**TASK**
Repeat exactly, and only, the lines below starting at the line that contains "glue_thickness, pack_height), low_corner)" and ending at the line that contains "point = shown.matrix_world", inclusive of both.

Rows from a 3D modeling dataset
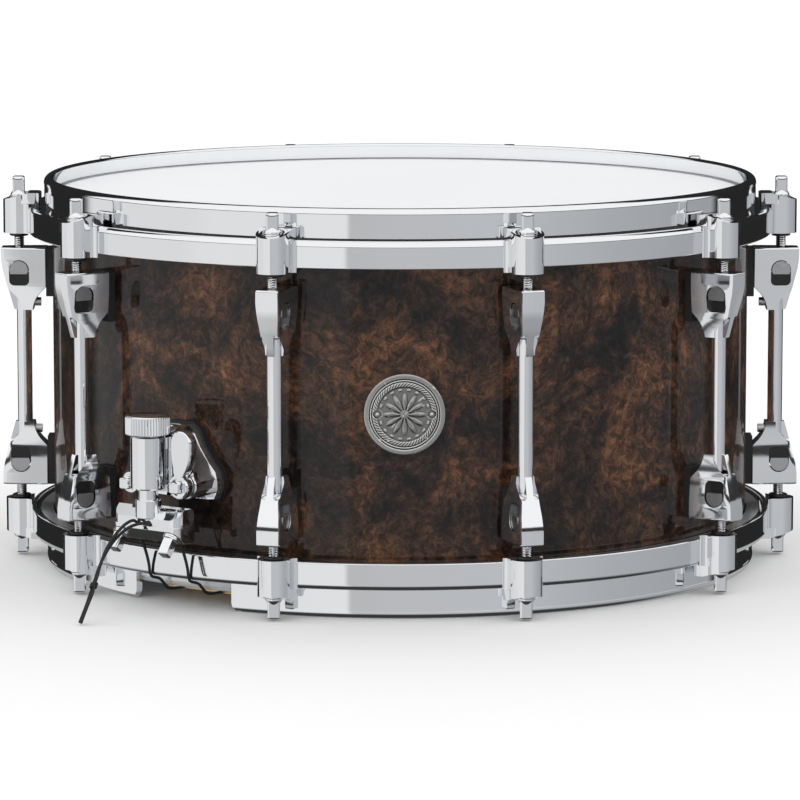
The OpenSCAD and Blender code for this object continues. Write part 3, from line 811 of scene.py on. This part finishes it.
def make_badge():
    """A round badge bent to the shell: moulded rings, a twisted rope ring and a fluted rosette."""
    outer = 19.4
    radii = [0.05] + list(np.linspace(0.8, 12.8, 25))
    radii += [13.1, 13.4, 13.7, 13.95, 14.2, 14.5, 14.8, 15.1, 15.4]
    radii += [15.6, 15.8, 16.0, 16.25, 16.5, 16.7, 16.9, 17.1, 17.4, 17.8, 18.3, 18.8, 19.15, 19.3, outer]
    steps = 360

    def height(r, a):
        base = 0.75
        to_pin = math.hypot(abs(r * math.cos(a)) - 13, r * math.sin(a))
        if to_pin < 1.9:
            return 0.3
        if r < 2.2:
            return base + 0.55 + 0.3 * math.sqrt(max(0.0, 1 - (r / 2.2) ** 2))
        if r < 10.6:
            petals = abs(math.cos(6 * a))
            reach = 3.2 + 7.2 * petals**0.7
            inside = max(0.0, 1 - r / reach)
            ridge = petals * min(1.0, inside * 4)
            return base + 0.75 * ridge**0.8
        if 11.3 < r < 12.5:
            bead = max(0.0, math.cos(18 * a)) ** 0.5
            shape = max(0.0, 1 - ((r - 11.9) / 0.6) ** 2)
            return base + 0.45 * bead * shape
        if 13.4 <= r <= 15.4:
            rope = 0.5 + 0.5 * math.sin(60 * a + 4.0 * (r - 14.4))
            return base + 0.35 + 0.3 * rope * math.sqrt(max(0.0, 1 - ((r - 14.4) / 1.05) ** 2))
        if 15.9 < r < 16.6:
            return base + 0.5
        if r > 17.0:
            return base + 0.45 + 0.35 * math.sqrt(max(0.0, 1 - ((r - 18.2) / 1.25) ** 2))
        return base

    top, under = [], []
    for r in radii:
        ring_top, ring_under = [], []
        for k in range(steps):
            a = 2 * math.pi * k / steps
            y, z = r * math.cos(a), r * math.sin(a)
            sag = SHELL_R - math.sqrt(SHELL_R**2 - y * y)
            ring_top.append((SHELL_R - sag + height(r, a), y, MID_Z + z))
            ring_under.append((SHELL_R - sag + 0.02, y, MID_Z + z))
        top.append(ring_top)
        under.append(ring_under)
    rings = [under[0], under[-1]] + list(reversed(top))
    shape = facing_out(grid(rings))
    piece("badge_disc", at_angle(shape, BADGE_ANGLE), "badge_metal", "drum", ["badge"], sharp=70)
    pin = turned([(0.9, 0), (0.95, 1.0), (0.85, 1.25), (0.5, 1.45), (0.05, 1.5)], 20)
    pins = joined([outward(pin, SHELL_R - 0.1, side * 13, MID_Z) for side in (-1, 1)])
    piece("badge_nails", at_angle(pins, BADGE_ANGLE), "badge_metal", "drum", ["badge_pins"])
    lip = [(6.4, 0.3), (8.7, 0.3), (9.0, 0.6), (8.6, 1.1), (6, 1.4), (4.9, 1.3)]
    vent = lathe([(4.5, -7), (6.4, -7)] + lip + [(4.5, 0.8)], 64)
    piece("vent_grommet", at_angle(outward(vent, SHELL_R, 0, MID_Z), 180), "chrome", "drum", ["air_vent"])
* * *
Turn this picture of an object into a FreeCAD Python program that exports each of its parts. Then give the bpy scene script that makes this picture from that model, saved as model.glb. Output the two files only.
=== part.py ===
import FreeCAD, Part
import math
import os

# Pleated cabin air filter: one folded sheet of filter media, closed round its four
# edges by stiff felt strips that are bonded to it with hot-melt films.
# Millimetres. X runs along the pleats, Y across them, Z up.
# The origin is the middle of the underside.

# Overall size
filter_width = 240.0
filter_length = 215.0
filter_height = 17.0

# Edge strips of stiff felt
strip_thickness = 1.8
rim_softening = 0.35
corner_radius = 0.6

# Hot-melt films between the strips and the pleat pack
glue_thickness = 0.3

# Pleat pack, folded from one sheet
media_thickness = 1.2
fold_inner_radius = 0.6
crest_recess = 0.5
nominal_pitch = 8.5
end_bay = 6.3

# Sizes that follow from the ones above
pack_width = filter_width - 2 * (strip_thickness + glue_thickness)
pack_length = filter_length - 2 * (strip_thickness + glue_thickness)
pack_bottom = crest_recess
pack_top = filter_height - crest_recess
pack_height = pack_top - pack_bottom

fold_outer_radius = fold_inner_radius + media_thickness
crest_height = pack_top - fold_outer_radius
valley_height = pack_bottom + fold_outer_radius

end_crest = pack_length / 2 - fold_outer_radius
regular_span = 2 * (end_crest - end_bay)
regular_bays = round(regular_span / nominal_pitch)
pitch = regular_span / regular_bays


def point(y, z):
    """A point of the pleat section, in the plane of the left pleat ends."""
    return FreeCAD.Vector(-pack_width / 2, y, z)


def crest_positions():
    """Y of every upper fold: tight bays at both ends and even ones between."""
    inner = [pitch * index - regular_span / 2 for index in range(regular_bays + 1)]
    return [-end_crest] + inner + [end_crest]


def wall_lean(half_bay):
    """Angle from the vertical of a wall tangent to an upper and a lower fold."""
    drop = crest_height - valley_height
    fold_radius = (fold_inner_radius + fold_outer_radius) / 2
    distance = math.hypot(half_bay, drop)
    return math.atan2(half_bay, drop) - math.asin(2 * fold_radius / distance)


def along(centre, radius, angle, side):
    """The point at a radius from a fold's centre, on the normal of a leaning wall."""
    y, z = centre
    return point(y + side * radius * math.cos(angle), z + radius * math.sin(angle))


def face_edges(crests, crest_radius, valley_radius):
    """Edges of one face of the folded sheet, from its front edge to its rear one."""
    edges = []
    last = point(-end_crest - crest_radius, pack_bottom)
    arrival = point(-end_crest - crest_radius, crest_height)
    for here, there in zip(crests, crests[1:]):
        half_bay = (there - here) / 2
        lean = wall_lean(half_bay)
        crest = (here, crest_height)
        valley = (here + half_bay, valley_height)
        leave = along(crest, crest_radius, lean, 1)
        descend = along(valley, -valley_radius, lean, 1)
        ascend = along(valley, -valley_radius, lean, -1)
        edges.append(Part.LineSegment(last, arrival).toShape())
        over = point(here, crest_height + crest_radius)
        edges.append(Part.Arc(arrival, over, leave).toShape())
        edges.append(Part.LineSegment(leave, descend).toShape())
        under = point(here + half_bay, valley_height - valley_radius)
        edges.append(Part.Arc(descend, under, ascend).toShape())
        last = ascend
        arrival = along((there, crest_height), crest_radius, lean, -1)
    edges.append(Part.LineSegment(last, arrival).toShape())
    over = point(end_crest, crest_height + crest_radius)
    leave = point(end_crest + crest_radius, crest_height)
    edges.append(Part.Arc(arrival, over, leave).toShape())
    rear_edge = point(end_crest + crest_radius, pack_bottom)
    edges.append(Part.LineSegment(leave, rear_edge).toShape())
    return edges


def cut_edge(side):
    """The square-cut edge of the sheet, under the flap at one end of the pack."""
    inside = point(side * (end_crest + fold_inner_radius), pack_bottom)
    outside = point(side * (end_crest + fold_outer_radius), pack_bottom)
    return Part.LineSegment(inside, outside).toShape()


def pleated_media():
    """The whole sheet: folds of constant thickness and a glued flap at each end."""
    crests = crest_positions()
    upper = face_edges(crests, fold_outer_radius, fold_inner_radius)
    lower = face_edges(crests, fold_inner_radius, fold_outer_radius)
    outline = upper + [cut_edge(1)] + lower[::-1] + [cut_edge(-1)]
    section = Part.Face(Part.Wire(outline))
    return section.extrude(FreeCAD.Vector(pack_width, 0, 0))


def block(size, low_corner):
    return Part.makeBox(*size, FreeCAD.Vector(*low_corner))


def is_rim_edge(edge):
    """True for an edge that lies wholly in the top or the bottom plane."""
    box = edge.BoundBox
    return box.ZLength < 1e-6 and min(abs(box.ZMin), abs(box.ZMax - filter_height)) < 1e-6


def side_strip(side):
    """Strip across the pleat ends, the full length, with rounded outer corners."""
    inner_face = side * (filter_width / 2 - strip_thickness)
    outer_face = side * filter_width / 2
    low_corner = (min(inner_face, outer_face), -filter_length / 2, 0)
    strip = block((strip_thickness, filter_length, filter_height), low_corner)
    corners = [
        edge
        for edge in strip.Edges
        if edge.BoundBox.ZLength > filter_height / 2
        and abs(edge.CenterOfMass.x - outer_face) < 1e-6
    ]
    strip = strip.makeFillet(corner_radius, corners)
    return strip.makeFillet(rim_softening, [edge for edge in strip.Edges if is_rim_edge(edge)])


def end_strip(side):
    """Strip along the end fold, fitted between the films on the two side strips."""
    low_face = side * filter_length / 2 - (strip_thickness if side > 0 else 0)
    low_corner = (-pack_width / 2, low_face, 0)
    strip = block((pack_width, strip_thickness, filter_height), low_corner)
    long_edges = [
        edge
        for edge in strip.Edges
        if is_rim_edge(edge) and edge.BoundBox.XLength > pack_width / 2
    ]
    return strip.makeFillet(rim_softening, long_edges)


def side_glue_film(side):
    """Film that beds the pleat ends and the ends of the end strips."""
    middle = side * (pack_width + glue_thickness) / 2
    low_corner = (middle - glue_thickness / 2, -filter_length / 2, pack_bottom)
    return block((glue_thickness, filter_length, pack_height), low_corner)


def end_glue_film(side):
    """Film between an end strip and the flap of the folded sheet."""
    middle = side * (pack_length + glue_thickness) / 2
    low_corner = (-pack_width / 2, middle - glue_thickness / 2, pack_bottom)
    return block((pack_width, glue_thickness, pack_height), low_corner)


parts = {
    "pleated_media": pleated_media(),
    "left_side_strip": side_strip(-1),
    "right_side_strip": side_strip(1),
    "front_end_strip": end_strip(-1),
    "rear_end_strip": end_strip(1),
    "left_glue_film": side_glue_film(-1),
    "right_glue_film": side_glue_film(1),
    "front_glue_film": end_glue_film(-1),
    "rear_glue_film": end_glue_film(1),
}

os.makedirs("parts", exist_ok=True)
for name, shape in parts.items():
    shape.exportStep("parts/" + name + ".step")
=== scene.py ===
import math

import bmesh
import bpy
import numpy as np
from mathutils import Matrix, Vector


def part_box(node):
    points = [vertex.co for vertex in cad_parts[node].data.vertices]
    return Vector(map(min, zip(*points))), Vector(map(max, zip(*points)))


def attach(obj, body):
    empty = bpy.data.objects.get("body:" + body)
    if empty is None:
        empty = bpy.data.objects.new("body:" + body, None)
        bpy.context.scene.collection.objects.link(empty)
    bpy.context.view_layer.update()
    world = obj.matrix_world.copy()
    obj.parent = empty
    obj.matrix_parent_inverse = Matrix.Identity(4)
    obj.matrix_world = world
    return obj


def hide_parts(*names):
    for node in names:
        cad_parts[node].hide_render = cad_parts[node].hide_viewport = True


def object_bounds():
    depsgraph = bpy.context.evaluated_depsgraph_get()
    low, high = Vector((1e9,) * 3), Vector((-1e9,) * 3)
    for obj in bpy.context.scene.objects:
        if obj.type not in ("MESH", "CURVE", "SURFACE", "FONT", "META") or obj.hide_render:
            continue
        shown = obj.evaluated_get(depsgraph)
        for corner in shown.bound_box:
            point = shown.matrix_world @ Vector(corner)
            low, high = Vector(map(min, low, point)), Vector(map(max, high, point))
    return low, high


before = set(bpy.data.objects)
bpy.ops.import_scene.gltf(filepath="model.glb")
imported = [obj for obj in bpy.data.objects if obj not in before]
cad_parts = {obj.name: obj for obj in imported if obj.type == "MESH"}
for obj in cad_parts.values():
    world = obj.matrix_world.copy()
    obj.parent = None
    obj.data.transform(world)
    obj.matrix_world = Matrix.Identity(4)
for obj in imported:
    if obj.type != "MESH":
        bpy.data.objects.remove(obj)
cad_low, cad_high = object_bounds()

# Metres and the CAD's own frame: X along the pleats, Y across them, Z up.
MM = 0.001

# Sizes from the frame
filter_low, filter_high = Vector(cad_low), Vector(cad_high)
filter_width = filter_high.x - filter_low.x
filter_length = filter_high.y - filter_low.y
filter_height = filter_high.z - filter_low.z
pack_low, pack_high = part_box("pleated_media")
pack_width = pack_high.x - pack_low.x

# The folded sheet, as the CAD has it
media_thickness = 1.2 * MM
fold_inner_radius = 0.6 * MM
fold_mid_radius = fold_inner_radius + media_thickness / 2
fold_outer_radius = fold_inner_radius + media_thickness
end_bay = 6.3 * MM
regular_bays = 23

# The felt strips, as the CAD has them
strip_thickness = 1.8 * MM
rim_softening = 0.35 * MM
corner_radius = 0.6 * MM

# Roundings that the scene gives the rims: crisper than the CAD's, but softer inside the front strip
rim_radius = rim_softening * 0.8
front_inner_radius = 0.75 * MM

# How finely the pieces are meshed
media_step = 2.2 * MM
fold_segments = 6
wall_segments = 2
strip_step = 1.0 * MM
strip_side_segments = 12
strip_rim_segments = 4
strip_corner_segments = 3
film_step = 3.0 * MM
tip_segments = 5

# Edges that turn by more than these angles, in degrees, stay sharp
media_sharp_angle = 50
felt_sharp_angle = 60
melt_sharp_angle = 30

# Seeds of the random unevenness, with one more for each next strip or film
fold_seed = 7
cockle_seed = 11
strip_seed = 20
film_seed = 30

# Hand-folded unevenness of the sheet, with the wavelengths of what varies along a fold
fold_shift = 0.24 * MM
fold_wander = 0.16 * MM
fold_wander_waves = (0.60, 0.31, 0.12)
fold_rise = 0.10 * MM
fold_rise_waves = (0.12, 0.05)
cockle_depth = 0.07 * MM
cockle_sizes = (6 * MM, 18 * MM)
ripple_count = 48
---
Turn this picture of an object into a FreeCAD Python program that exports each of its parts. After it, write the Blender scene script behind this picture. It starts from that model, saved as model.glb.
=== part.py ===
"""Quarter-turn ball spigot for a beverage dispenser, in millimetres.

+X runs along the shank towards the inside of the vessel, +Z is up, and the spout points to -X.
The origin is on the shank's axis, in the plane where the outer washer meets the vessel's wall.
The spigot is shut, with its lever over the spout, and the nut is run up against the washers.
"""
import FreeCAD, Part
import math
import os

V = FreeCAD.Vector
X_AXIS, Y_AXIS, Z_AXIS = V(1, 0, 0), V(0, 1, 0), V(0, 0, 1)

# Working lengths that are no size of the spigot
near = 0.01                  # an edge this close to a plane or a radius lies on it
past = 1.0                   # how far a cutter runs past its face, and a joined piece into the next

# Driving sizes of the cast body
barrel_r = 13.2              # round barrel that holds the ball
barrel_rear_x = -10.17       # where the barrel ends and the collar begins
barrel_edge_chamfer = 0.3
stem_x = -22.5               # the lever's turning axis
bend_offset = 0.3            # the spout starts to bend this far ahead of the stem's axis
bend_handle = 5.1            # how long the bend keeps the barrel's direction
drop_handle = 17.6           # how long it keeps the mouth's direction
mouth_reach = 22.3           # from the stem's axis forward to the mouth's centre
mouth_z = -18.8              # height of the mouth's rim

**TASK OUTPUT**
    return block((pack_width, glue_thickness, pack_height), low_corner)


parts = {
    "pleated_media": pleated_media(),
    "left_side_strip": side_strip(-1),
    "right_side_strip": side_strip(1),
    "front_end_strip": end_strip(-1),
    "rear_end_strip": end_strip(1),
    "left_glue_film": side_glue_film(-1),
    "right_glue_film": side_glue_film(1),
    "front_glue_film": end_glue_film(-1),
    "rear_glue_film": end_glue_film(1),
}

os.makedirs("parts", exist_ok=True)
for name, shape in parts.items():
    shape.exportStep("parts/" + name + ".step")
=== scene.py ===
import math

import bmesh
import bpy
import numpy as np
from mathutils import Matrix, Vector


def part_box(node):
    points = [vertex.co for vertex in cad_parts[node].data.vertices]
    return Vector(map(min, zip(*points))), Vector(map(max, zip(*points)))


def attach(obj, body):
    empty = bpy.data.objects.get("body:" + body)
    if empty is None:
        empty = bpy.data.objects.new("body:" + body, None)
        bpy.context.scene.collection.objects.link(empty)
    bpy.context.view_layer.update()
    world = obj.matrix_world.copy()
    obj.parent = empty
    obj.matrix_parent_inverse = Matrix.Identity(4)
    obj.matrix_world = world
    return obj


def hide_parts(*names):
    for node in names:
        cad_parts[node].hide_render = cad_parts[node].hide_viewport = True


def object_bounds():
    depsgraph = bpy.context.evaluated_depsgraph_get()
    low, high = Vector((1e9,) * 3), Vector((-1e9,) * 3)
    for obj in bpy.context.scene.objects:
        if obj.type not in ("MESH", "CURVE", "SURFACE", "FONT", "META") or obj.hide_render:
            continue
        shown = obj.evaluated_get(depsgraph)
        for corner in shown.bound_box:
            point = shown.matrix_world @ Vector(corner)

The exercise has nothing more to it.